A little background on Turkey Reds:
l While called "cabinets," probably because of their larger (53/4-by-8-inch) size being in common with earlier cabinet cards, they're probably not. "Cabinet" typically referred to a particular method of photographing and printing studio portraits, such as those seen on the Old Judge cards, and not paintings or illustrations. Cabinet cards could technically be produced from photographs of paintings, but that wasn't the custom of the era and likely didn't happen with the T3s.
l SCD's Standard Catalog of Baseball Cards and the Beckett Almanac of Baseball Cards and Collectibles list the T3s as a 1911 issue, but Jay Wolt, owner of Cavalcade of Sports and avid T3 collector said and SCD catalog editor Bob Lemke confirmed that he provided proof to Lemke that they were redeemable from 1910 to 1911, and the 2007 edition of the SCD book will list them as 1910-11 cards:
- Cards numbered 51-76 - the heart of the 126-card set - features boxers, which makes it a multi-sport set in some card guides or two separate sets T3 for the 100 baseball players and T9 for the 26 boxers
- More than half the cards featured checklist backs, the balance of the set backs comprises Turkey Red ads
"It's amazing that cards that big survived paper drives and everything. It's truly a unique thing for a card to survive almost 100 years in unique condition," Bleam said, adding that he feels the market on T3s is moving way ahead of the price guides right now, and collectors familiar with the set can see that and are snapping up the cards for above book.
"All you need is one or two or five more people who decide to build a set or create interest, and the supply and demand thing takes over."
The cards of the ballplayers often used the full versions of the same illustrations featured on the T206 tobacco cards, uncropped, as the illustrations (below left) show.
"You see the entire uniform," Wolt said. "Like, for the Pirates cards they show the striped socks they used at the time."
That and their scarcity make them appealing to Wolt.
"You just can't go to your local card store or eBay and buy half the set in one fell swoop," he said. "They weren't normal baseball cards you got like the T206s, which were in such quantity. People who didn't want to collect bought a pack of cigarettes and T206s were there. But with Turkey Reds, you got a voucher and you had to cash them in. You had to make a concerted effort to get them, mail in to Jersey City, and they shipped them back to you."

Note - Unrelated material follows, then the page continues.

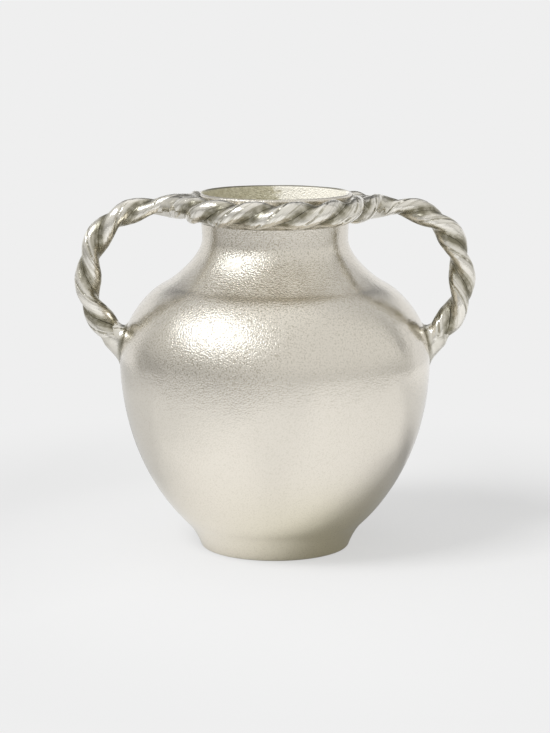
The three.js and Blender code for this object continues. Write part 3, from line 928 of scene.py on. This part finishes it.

Wolt discovered the T3s about 15 years ago, but began chasing them in earnest about the same time PSA started slabbing them. Judging from recent sales on eBay, he's not the only one who came up with the idea. In addition to the aforementioned Johnson and Griffith sales, the following lots topped eBay's list of highest-selling Turkey Reds in January alone:
- $7,457: Walter Johnson, PSA 5
- $4,500: Rube Waddell, PSA 6
- $3,049: George Gibson, PSA 6
- $2,500: Tris Speaker, ungraded
- $2,481: Harry Lord, PSA 5
- $2,100: Addie Joss, PSA 5
- $1,701: Tommy Leach, PSA 5
- $1,492: Al Bridwell, PSA 5
- $1,470: John McGraw, PSA 4
The typical beat-up T3 card goes for about $125, and grading for the large cards runs more than $50, which might explain why there aren't as many low-grade T3s as there are for other sets of the same vintage. eBay isn't the only venue where these cards have popped up recently. Last November, MastroNet sold a Ty Cobb graded PSA 8 for $92,160. Also in that auction was a complete T3 Baseball (sans boxers) set compiled by collector Frank Nagy for $163,069. Of the 103 cards in the lot, 63 graded PSA 6, with another 16 PSA 5s. Three years ago, Mastro sold a 100-card set for $82,598.
Several challenges lay ahead of set-building collectors whose interest in Turkey Reds might be stirred by these recent headline-making auctions. Wolt said that in his experience, many people hung the cards on the wall by nailing them right through the cardboard. He said, many others, were pasted into albums. So among the few Turkey Reds one might encounter, a good number of them have been written on the back, defaced badly, or stained.
Then there's the issue of commons. Commons might be tough for the typical card issue (many collectors discarded them and kept the stars) but in the case of Turkey Reds, they didn't even get the commons in the first place. Call it the "Redemption Factor." If your dad smoked enough packs to redeem you one or two cards, who are you going to get: Tris Speaker, Ty Cobb, Christy Mathewson, Walter Johnson, Cy Young, or some marginal bush-leaguer who happened to show up in the set?
Although one out of every four of the T3 baseball players did end up in the Hall of Fame (and half the boxers, to boot) some of the rest of the players in the set seemed to be bottom-of-the-barrel types. Wolt's pet theory is that company reps went to bars that players frequented and signed the guys to the set if they were there. That also might explain why there are 13 New York Giants among the T3s, a disproportionate representation for a 100-card set.
"Eddie Plank was right in the middle of his career, and he wasn't in the set. Sleepy Bill Burns, though, is. He was part of the 1919 Black Sox fix. He pitched for five years in the big leagues, for five different teams, and never had a winning record," Wolt said, which indicates to him that "I don't think they worried much about star power."